Tuesday, May 6, 2025
Fight or Flight
Lucas Reyes (Josh Hartnett) is an ex-FBI agent who is dragged out of forced exile in Thailand by the very agency that discarded him. His task: escort a high-profile hacker known as "The Ghost" on a long-haul commercial flight back to San Francisco from Bangkok. Predictably, nothing goes to plan. The plane is swarming with contract killers posing as passengers, each determined to eliminate the Ghost, and Reyes if necessary. What unfolds is an airborne bloodbath that gleefully tramples over logic and physics, letting Reyes fight his way through the fuselage like a sleep-deprived wrecking ball.
Reyes is clearly not at his best—he is disheveled, hungover, visibly unraveling. That only adds to the film's chaotic tone. Hartnett leans into the absurdity, playing him as a man who looks barely capable of standing upright, yet somehow manages to outfight, outstab, and outlast wave after wave of professional killers. There's no attempt to ground his abilities or explain away the contradiction. The film simply runs on the conviction that a broken man with a short fuse and a mean right hook can survive anything, provided the carnage never stops long enough to ask why.

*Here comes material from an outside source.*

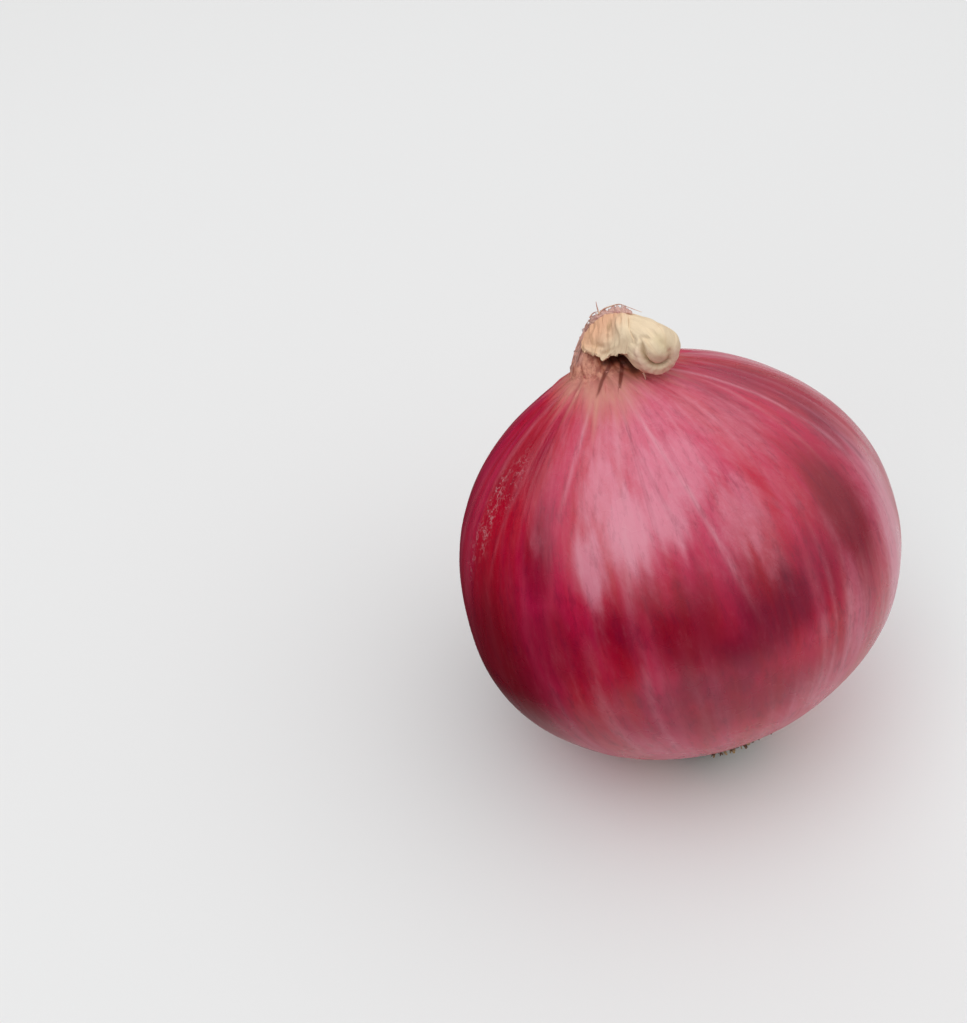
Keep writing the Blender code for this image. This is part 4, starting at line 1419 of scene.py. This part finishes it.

The fight sequences come fast and unrelenting, each new confrontation erupting with bone-snapping intensity. But despite the tight quarters of the airplane setting, the film rarely mines the space for suspense or innovation. Instead, it repeats the same blunt-force formula: a burst of violence, a moment to catch breath, and then another assailant lunges into frame. It's effective in short bursts, but the lack of escalation or variation begins to dull the impact.
There are hints of deeper themes—trauma, abandonment, institutional rot—but they're kept vague and disposable, like unfinished thoughts buried under spilled whiskey and bloodstains. The film gestures toward emotional weight without ever really attempting it. Reyes has history, yes, but the movie isn't particularly interested in unpacking it. His past functions more like atmospheric noise than narrative substance.
Still, "Fight or Flight" commits fully to its particular brand of airborne mayhem. It's a film that knows exactly what it's delivering and doesn't flinch from its own absurdity. Josh Hartnett carries it through sheer physical presence and grim charisma, dragging himself from scene to scene like a man too broken to care and too angry to die. There's something watchable, even hypnotic, about its refusal to do anything halfway.
It may not be clever, or stylish, or especially memorable once the dust settles. But while it's playing, "Fight or Flight" offers the purest form of cinematic turbulence—messy, violent, and completely divorced from reality. Fasten your seatbelt. Or don't. Reyes won't notice either way.
"Fight or Flight" opens in theaters on Friday, May 9, 2025.